Why fewer players means wider ranges
Table size isn’t just a naming quirk — it changes how you play every seat. On a 9-handed table, you’re up against eight opponents each hand, so the odds that someone holds a genuinely strong hand are high, and you must respect that with tighter opens. On a 6-handed table you face only five opponents, so strong hands are less likely to be lurking, blinds come around faster, and folding tight would bleed you dry. The result:
- Full ring rewards patience. Premiums hold up more often; loose play gets punished.
- 6-max rewards aggression. You can’t wait for monsters when the blinds hit you every six hands, so ranges widen across the board.
- The button and blinds matter more at smaller tables, simply because you occupy them a larger share of the time.
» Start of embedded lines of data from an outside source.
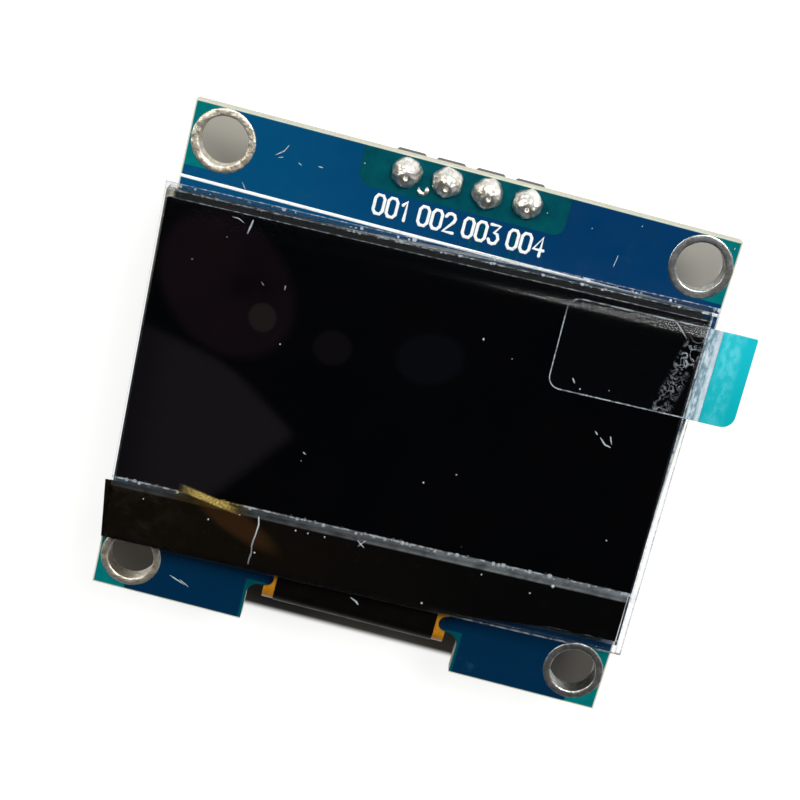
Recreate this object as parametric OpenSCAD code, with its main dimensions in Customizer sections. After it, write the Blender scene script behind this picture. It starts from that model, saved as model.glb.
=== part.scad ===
// Small OLED display module on a four-pin board.
// Millimetres. The origin is the centre of the four mounting holes, on the board's rear face.
// +Z is the way the display faces, +Y points to the header edge, +X to the right of the screen.

/* [Circuit board] */
// Width of the board
board_w = 34.3; // [34.2:0.1:36]
// Height of the board, from the notched edge to the header edge
board_h = 32.5; // [32.4:0.1:34]
// Thickness of the board
board_t = 1.2; // [1.0:0.1:1.6]
// How far the outline sits left of the hole pattern's centre
board_off_x = 0.05; // [0:0.01:0.08]
// How far the outline sits below the hole pattern's centre
board_off_y = 0.14; // [0:0.01:0.2]
// Width of the notch that lets the flex tail through
notch_w = 14.3; // [13.6:0.1:15]
// Depth of the notch, from the lower edge
notch_depth = 2.75; // [2.5:0.05:3]
// Radius of the notch's inner corners
notch_r = 0.8; // [0.5:0.1:1.2]

/* [Mounting holes] */
// Distance from the board's side edges to the holes, halfway between left and right
hole_edge_x = 2.1; // [2.1:0.05:2.4]
// Distance from the board's upper and lower edges to the holes, halfway between the two
hole_edge_y = 2.225; // [2.225:0.025:2.5]
// Clear bore of a plated hole
hole_d = 3.0; // [2.8:0.1:3.2]
// Outer diameter of the tinned ring around a hole
ring_d = 4.0; // [3.8:0.1:4.0]
// Thickness of the tinned ring on each face
ring_t = 0.07; // [0.04:0.01:0.12]
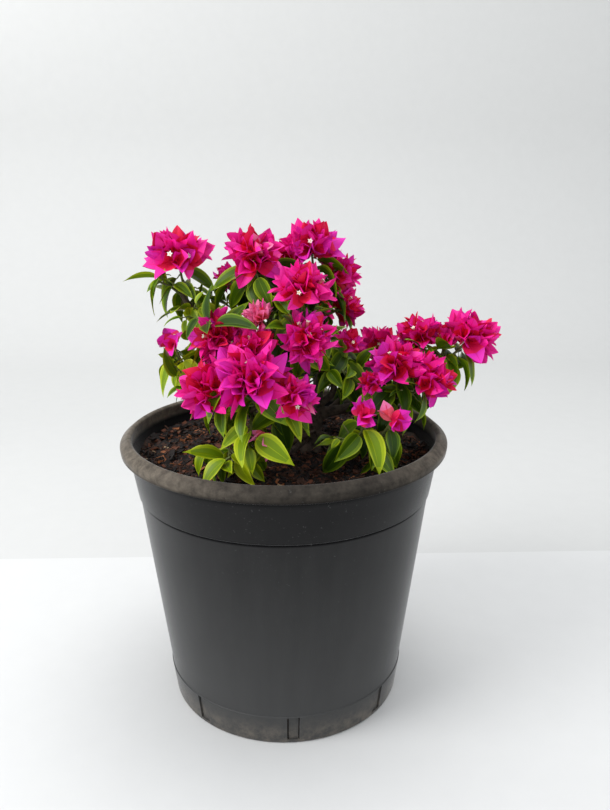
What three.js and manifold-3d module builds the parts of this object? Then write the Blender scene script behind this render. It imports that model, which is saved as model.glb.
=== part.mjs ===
// A bougainvillea bush in flower, in a round black plastic nursery pot filled with bark compost.
// Millimetres, +Z up. The origin is the centre of the pot's flat underside and the front faces -Y.
// The trunk stands on the soil and forks into boughs; each bough carries one mass of foliage.
import * as THREE from 'three';
import { mergeVertices } from 'three/addons/utils/BufferGeometryUtils.js';
import Module from 'manifold-3d';

// Driving dimensions
const GAP = 0.3;
const UP = new THREE.Vector3(0, 0, 1);
const DEGREE = Math.PI / 180;
const GOLDEN_ANGLE = 137.5 * DEGREE;

const POT = {
  sides: 48,
  wall: 2.5,
  floor: 3,
  footChamfer: 1.2,
  baseRadius: 110.7,
  footProud: 0.8,
  footTop: 30,
  neckRadius: 134.5,
  neckHeight: 205.5,
  collarRadius: 135.8,
  collarBottom: 206.3,
  collarTopRadius: 142.6,
  collarTop: 248,
  skirtRadius: 146,
  lipRadius: 149,
  lipBottom: 245.6,
  rimRadius: 150,
  rimShoulder: 252.7,
  crestRadius: 142.5,
  crestInnerRadius: 139,
  height: 259,
};

const SLOT = { count: 8, width: 11, bottom: 4, top: 29, turn: 3 * DEGREE };

const SOIL = { sides: 24, rings: 6, level: 235, lump: 4, flatRadius: 26, clear: 0.4 };

const TRUNK = {
  base: [24, 6],
  top: [30, 1],
  height: 48,
  footRadius: 15,
  radius: 10,
  topRadius: 8.5,
  flareHeight: 12,
  sides: 15,
  rings: 6,
  roots: 5,
  rootSwell: 0.14,
};

// A bough's own ring of sides and its rings from end to end.
const BOUGH = { sides: 6, rings: 4 };

// Three-sided twigs: the stem of a mass, and what grows from it.
const TWIG = { sides: 3, stemTip: 2.4, radius: 1.5, tipRadius: 1.1 };

// Leaves and bracts: width and the widest place are shares of the length, droop bends the tip down,
// fold lifts the edges and sink is how far the root goes in behind its place.
const LEAF = { length: 45, width: 0.52, thickness: 2.2, fold: 0.2, droop: 0.16, widest: 0.42, sink: 0.5 };
const BRACT = { length: 23, width: 0.84, thickness: 2, fold: 0.28, droop: 0.12, widest: 0.52, sink: 2 };

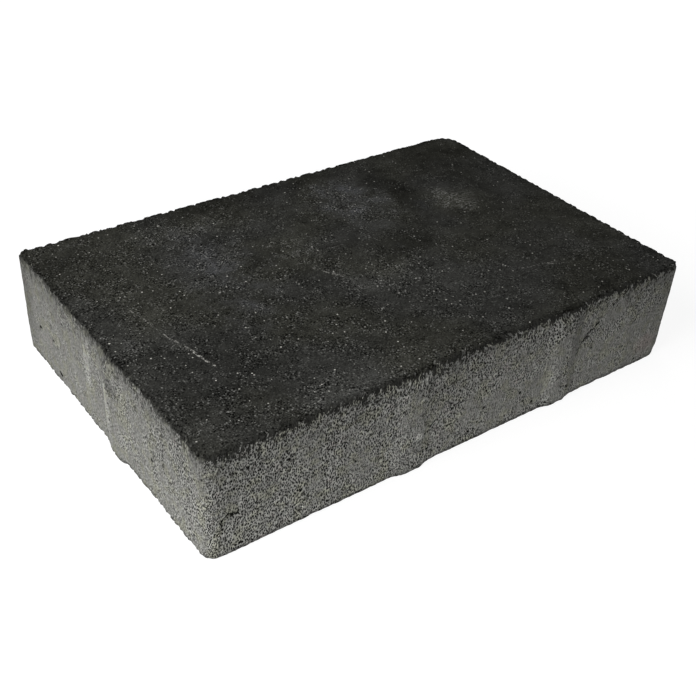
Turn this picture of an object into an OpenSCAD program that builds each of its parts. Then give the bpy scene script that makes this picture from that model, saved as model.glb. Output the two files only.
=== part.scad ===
// Concrete patio tile: a thick slab cast in one piece, with upright spacer ribs on its four sides.
// The ribs of opposite sides are staggered, so those of two neighbours pass each other and hold
// an even joint between the slabs.

/* [Slab] */
// Length between the two short sides, without the ribs
slab_length = 298; // [240:1:600]
// Width between the two long sides, without the ribs
slab_width = 198; // [160:1:600]
// Thickness, from the bed to the wearing face
slab_thickness = 60; // [40:1:100]

/* [Edges] */
// Radius of the four upright corners
corner_r = 6; // [4:0.5:12]
// Radius of the arris around the wearing face
top_edge_r = 1.5; // [1:0.5:3.5]
// Radius of the arris around the bed
bed_edge_r = 1.5; // [0.5:0.5:3]

/* [Spacer ribs] */
// How far a rib stands out from its side
rib_proud = 2; // [1:0.5:4]
// Width of a rib at its foot, with both flanks
rib_width = 26; // [18:1:32]
// Width of the flat crest of a rib
rib_crest = 7; // [4:1:12]
// Depth below the wearing face at which a rib has died out
rib_stop = 3; // [3:0.5:8]
// Height over which a rib fades into its side at its top
rib_fade = 6; // [3:0.5:12]
// Distance between the two ribs of a long side
rib_pitch = 100; // [70:5:120]
// Shift of that pair from the middle of the front long side
pair_shift = 14; // [8:1:18]
// Shift of the one rib of a short side from its middle, towards the front on the left side
lone_shift = 12; // [0:1:20]

/* [Hidden] */
$fn = 96;

// Straight steps that a rib's curved flank, and the curved fade at its top, are drawn with
FLANK_STEPS = 8;
FADE_STEPS = 4;
// Depth of a rib's root inside the slab
ROOT = 6;
CONCRETE = [0.30, 0.30, 0.29];

// An even S-curve from 0 to 1, level at both ends
function ease(t) = (1 - cos(180 * t)) / 2;

// One flank of a rib seen from above, from its foot up to the crest
flank = [for (i = [0 : FLANK_STEPS])
    let (t = i / FLANK_STEPS)
    [-rib_width / 2 + t * (rib_width - rib_crest) / 2, rib_proud * ease(t)]];

// Upright half section from the middle of a body of the given half width out to its side
module half_section(half) {
    square([half - top_edge_r, slab_thickness]);
    translate([0, bed_edge_r])
        square([half, slab_thickness - top_edge_r - bed_edge_r]);
    square([half - bed_edge_r, slab_thickness / 2]);
    translate([half - top_edge_r, slab_thickness - top_edge_r])
        circle(r = top_edge_r);
    translate([half - bed_edge_r, bed_edge_r])
        circle(r = bed_edge_r);
}

// Bar along X with both its long arrises rounded, from face to face of the given width
module rounded_bar(length, width) {
    rotate([90, 0, 90])
        translate([0, 0, -length / 2])
            linear_extrude(length) {
                half_section(width / 2);
                mirror([1, 0]) half_section(width / 2);
            }
}

// The slab without ribs: two crossed bars and a turned post in each corner
module slab() {
    rounded_bar(slab_length - 2 * corner_r, slab_width);
    rotate([0, 0, 90])
        rounded_bar(slab_width - 2 * corner_r, slab_length);
    for (x = [-1, 1], y = [-1, 1])
        translate([x * (slab_length / 2 - corner_r), y * (slab_width / 2 - corner_r), 0])
            rotate_extrude() half_section(corner_r);
}

// Outline of a rib seen from above: its side of the slab lies on Y = 0 and it stands out along +Y
module rib_plan() {
    polygon(concat([[-rib_width / 2, -ROOT]], flank,
        [for (i = [FLANK_STEPS : -1 : 0]) [-flank[i].x, flank[i].y]],
        [[rib_width / 2, -ROOT]]));
}

// Outline of a rib seen from its flank, as [outwards, up]
module rib_side() {
    top = slab_thickness - rib_stop;
    polygon(concat(
        [[-ROOT, 0], [rib_proud - bed_edge_r, 0], [rib_proud, bed_edge_r]],
        [for (i = [0 : FADE_STEPS])
            let (t = i / FADE_STEPS)
            [rib_proud * ease(1 - t), top - rib_fade * (1 - t)]],
        [[-ROOT, top]]));
}

module rib() {
    intersection() {
        linear_extrude(slab_thickness) rib_plan();
        rotate([90, 0, 90])
            translate([0, 0, -rib_width])
                linear_extrude(2 * rib_width) rib_side();
    }
}

// The ribs of the front and left sides; the other two sides have the same, turned half round
module ribs_of_two_sides() {
    for (side = [-1, 1])
        translate([pair_shift + side * rib_pitch / 2, -slab_width / 2, 0])
            rotate([0, 0, 180]) rib();
    translate([-slab_length / 2, -lone_shift, 0])
        rotate([0, 0, 90]) rib();
}

module patio_tile() {
    color(CONCRETE) {
        slab();
        for (turn = [0, 180])
            rotate([0, 0, turn]) ribs_of_two_sides();
    }
}

patio_tile();
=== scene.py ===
"""The looks of a concrete patio tile: its cast shape with crumbled arrises and pores, and its finish."""
import math

import bpy
import numpy as np
from mathutils import Euler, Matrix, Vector


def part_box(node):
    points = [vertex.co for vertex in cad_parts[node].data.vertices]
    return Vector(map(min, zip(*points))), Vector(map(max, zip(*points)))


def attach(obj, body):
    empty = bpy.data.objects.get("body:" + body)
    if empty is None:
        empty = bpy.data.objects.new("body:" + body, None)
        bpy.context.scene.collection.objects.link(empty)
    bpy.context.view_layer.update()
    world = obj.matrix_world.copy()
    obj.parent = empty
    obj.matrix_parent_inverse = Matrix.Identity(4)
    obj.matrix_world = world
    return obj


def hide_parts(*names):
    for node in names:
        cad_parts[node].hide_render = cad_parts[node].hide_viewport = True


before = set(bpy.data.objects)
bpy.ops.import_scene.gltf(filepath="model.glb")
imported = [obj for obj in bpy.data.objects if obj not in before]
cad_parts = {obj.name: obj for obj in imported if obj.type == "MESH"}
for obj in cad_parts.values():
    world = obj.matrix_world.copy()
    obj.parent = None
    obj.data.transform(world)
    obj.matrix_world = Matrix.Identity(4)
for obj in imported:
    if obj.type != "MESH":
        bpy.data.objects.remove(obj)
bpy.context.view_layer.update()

MM = 0.001
NODE = "patio_tile"
SEED = 7

# ---------------------------------------------------------------------------------------------
# Sizes of the tile, in millimetres. The outer ones come from the frame.
# ---------------------------------------------------------------------------------------------

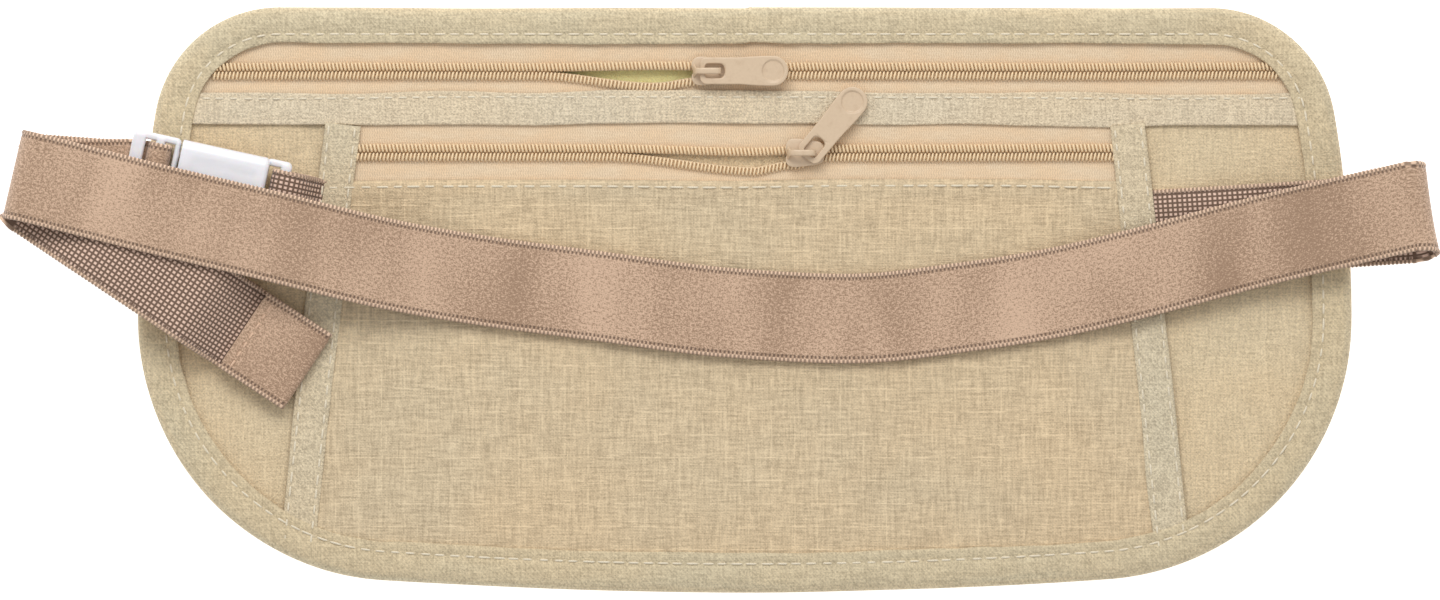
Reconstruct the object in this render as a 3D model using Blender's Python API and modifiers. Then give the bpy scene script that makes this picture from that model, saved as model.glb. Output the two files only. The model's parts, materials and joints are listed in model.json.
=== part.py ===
"""Flat travel money belt: a bound fabric pouch with two coil zips and an elastic belt.

The pouch lies on its back. +X runs to the wearer's side with the belt's loop, +Y to the zipped
edge, +Z up out of the front face. The origin is the bottom centre of the whole object.
"""

import math

import bmesh
import bpy
import numpy as np
from mathutils import Matrix, Vector

MM = 0.001
GAP = 0.3

# Pouch outline, in millimetres: a rounded trapezoid that is symmetric about POUCH_X.
POUCH_X = 5.5
POUCH_LENGTH = 270.0
POUCH_HEIGHT = 130.0
TOP_CORNER_RADIUS = 28.0
BOTTOM_CORNER_RADIUS = 58.0
SIDE_LEAN = 80.0
BOTTOM_BOW = 176.0

# Height of each fabric layer above the table: (underside, upper side).
BINDING_WIDTH = 8.5
BINDING_WALL = 0.6
BINDING = (0.0, 4.55)
BINDING_HOLLOW = (0.5, 4.05)
BACK_PANEL = (0.75, 1.15)
FRONT_PANEL = (1.4, 1.8)
ZIP_TAPE = (2.75, 3.15)
POCKET_PANEL = (3.4, 3.8)
SIDE_TAPE = (4.05, 4.45)

# Seam lines across the pouch, as heights in Y.
FRONT_PANEL_TOP = 45.6
BAND_TOP = 46.2
BAND_BOTTOM = 38.9
POCKET_TOP = 26.6
LOWER_TAPE_BOTTOM = 22.0

# Side tapes: the X of each centre line at its top and bottom end.
SIDE_TAPE_WIDTH = 8.0
SIDE_TAPE_TOP_Y = BAND_BOTTOM - GAP
SIDE_TAPE_BOTTOM_Y = -60.0
SIDE_TAPE_X = {"left": (-84.0, -94.5), "right": (90.6, 101.0)}

# Coil zips.
UPPER_ZIP_Y = 50.9
LOWER_ZIP_Y = 32.7
UPPER_ZIP_ENDS = (-114.0, 125.0)
UPPER_COIL_ENDS = (-108.5, 119.5)
LOWER_ZIP_ENDS = (-86.0, 92.5)
LOWER_COIL_ENDS = (-80.0, 86.5)
COIL_RADIUS = 0.85
COIL_OFFSET = 1.4
COIL_Z = 3.45
TAPE_EDGE = COIL_OFFSET + COIL_RADIUS + GAP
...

This is why the same seat name carries a different playing style depending on table size — the label is constant, the correct range is not.
Quick way to name any seat at the table
If you ever sit down and aren’t sure what your seat is called, use this two-step trick:
- Find the button, then count backward (counter-clockwise): the seat before it is the cutoff, then the hijack.
- Find the blinds left of the button: small blind, big blind, then under the gun.
Whatever seats remain in the middle are the early and middle positions, and there are simply more of them at a bigger table. This works identically at 6, 8, or 9 handed because the anchors never move.
What about fewer than six players?
As tables shrink further (short-handed, 3-handed), the early seats keep disappearing until only the blinds and button remain. At two players you reach heads-up, where the button posts the small blind and everything inverts. The trend is unbroken: fewer players, fewer seats, wider ranges.
Put it together
Table size doesn’t rename positions — it changes how many early and middle seats sit in the gap. Anchor on the button, cutoff, hijack, and blinds, then count the filler seats for your format. Combine this with the positions chart and your Texas Hold’em fundamentals across the positions hub.
Frequently asked
What are the positions in 6-player poker?
In a 6-handed game the seats are, clockwise from the button: small blind, big blind, under the gun, hijack, cutoff, and button. There's no dedicated middle-position or UTG+1 seat — the early and late groups sit right next to each other.
How many positions are there in 8-player poker?
Eight seats: small blind, big blind, under the gun, UTG+1, middle position, hijack, cutoff, and button. It adds two seats to the 6-handed layout, filling in the middle of the table.
Do position names change with table size?
The button, cutoff, hijack, and blinds keep their names at every table size. What changes is how many early and middle seats exist between under the gun and the hijack — more players means more of those in-between seats.
Which table size is best for beginners?
Full-ring 9-handed games play tighter and slower, which is easier for beginners to learn on. 6-max is more aggressive and demands wider ranges and faster decisions.